Pour autant, le modèle n’est pas parfait, loin de là. Pendant l’été 2009, l’équipe de Fouchier et celle de Kawaoka ont toutes deux publié des articles sur un autre virus de grippe, le H1N1 responsable de cette fameuse pandémie qui a fait beaucoup plus de peur que de mal. Du moins en termes sanitaires, car elle a causé des dommages importants au budget de plusieurs pays, notamment la France, qui avait constitué un stock considérable de vaccins largement inutilisés.
Or, les articles publié en 2009 par Kawaoka et Fouchier concluaient toutes deux, sur la base du modèle du furet, que le H1N1 pouvait faire d’importants dégâts. L’université du Wisconsin, celle de Kawaoka, a même publié un communiqué intitulé : «Une étude suggère que le H1N1 est plus dangereux qu’on ne le croyait». En fait, c’était pour les furets qu’il était plus dangereux…
A l’inverse, Kawaoka a indiqué dans un point de vue publié par Nature que son virus H5N1 modifié n’avait tué aucun animal. Il serait donc moins dangereux que celui de Fouchier. Mais ce que montrent ces données contradictoires, c’est que, comme tout modèle animal, celui du furet a ses limites.
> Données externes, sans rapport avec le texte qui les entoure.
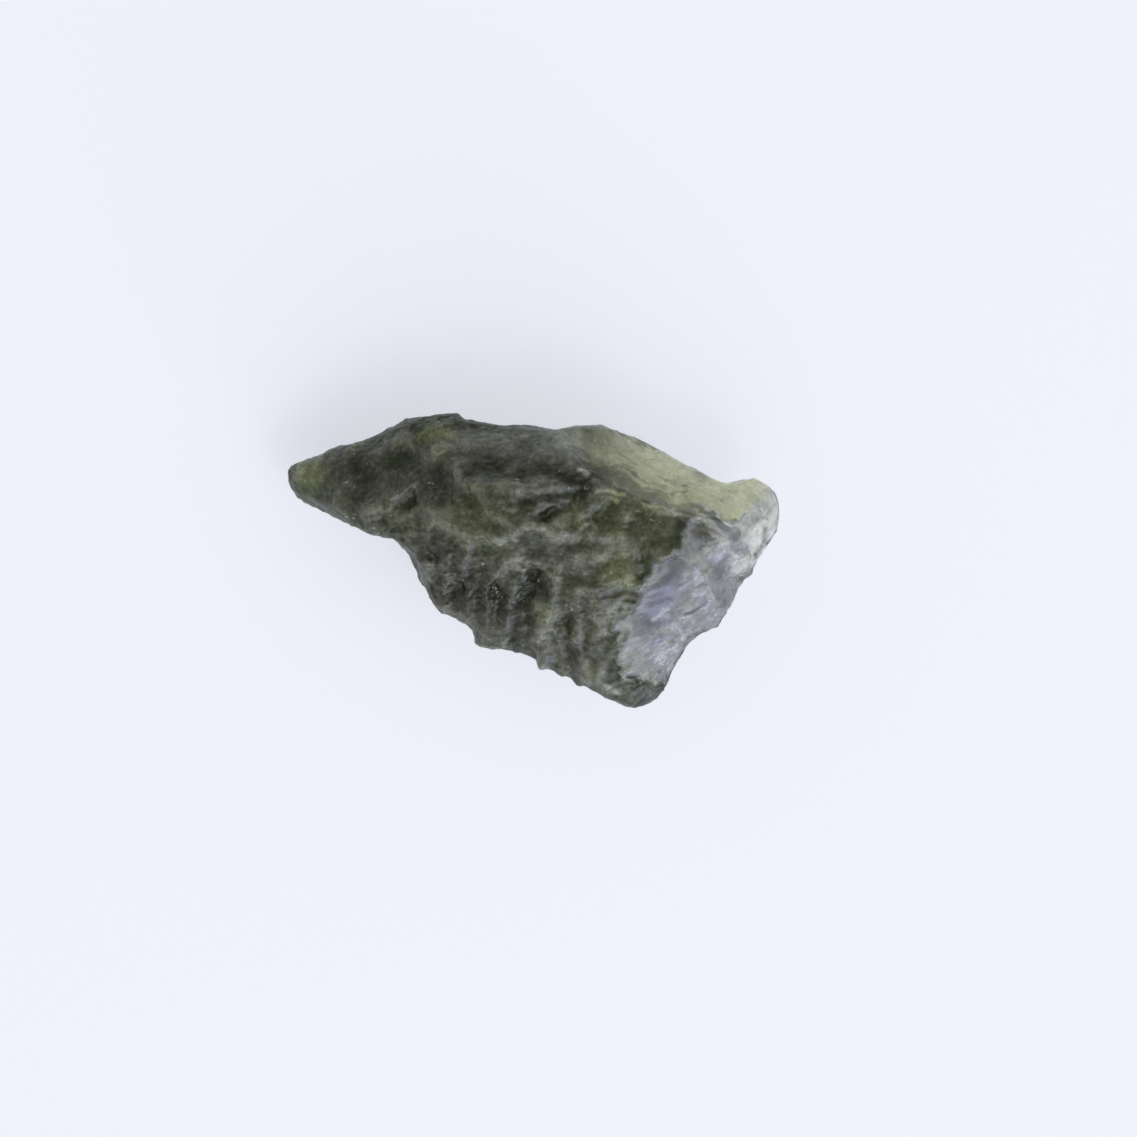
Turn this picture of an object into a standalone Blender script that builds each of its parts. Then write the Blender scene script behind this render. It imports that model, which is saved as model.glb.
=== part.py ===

Et qu’il ne permettrait pas forcément de prédire les effets d’un virus sur l’homme.
Pour autant, les scientifiques ne sont pas prêts à abandonner le modèle du furet, qui reste le meilleur, ou le moions mauvais, sauf à faire des expériences sur les humains eux-mêmes… La recherche, comme on sait, consiste assez souvent à chercher sous le réverbère, pas forcément parce que c’est le bon endroit, mais parce que c’est là qu’il y a de la lumière.